Monday, May 12, 2008

book review - Casanova's Chinese Restaurant


Anthony Powell uses the fifth volume in Dance to the Music of Time to cover the topic of marriage. There are discussions about the merits of getting married and the way that you seem to inevitably move towards that state as well as some graphic illustrations of what happens when marriages go wrong.

At the heart of the book are the three examples of Jenkins, the narrator, Hugh Moreland the musician that Jenkins meets in the opening scene and the critics Maclintick who is also in the pub in the opening few pages. The group move from the pub, where Deacon the artist and antique seller had also been propping up the bar, to Casanova’s Chinese restaurant to discuss women and marriage.

Jenkins has married Isobel Tolland and they suffer a miscarriage and then have to watch on in different degrees of embarrassment as Isobel’s sister has an affair with Moreland and threatens to break up his marriage.

If Jenkins is largely wedded bliss then Moreland is the middle way with plenty of ups and downs. He also suffers the pain of losing a child but seems to throw his energies into himself – his symphony - and his love affairs. In the end he goes back to his wife Matilda but only after he has carried out an affair over several months.
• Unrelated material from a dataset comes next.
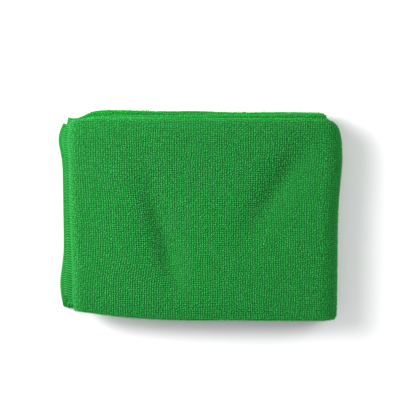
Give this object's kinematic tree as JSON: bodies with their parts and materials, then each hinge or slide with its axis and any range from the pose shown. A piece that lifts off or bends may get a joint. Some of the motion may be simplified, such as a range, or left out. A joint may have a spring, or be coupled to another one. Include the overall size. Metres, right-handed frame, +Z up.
{
  "type": "folded microfiber hand towel",
  "caption": "Green microfiber terry hand towel for drying hands and wiping, folded into a flat rectangular packet that lies face up.",
  "frame": {"origin": "middle of the outline of the face that the folded towel lies on", "axes": "+X along the folded length towards the thick outer fold, +Y across the towel towards the folds that stand out behind, +Z up, out of the face"},
  "size_m": [0.1866, 0.1402, 0.0247],
  "materials": {
    "green_terry": "matt green microfiber terry with short dense loops in fine ribs"
  },
  "bodies": {
    "root": {"towel": "green_terry"}
  },
  "joints": []
}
In that middle path there is also Stringham’s mother Mrs Foxe who has fallen in love with an actor Norman Chandler and relies on him to keep her life going. Buster, her husband seems to realise that the young man is essential to their happiness and allows him to play a prominent role.

The other extreme in marriage is the critic Maclintick who has open warfare with his wife with them verbally abusing each other and doing so in front of anyone who is present. In the end the marriage breaks down and she leaves him to run off with another musician and even after a visit from Moreland and Jenkins to try and cheer him up the critics decides to take his own life.

Death is a sub theme with Deacon’s death, already played out in an earlier volume, getting retold from a slightly different angle. Maclintick kills himself and is reasonably few people feel demise. Sir John Clarke the novelist dies and his death sends out ripples, which are there at the close of the book. The other hint of death, if not literal then at least in terms of talent and youth, is Stringham who makes an appearance that is both painful and hilarious. Fuelled by drink he manages to play the role of the outgoing confident Stringham of old. But when he is forced to head for home his true vulnerability and tragic situation is clear to all.

Of all of the five books so far this one not only feels more recognisably rhythmic but it is also a point at which because of his marriage Jenkins is finally more than just an observer. He is now in the orbit of a large and grand family and as a result he gets access to more interesting meetings – Sir John Clarke for example – but for the reader is adds a dimension to the narrative character that has been lacking up to now.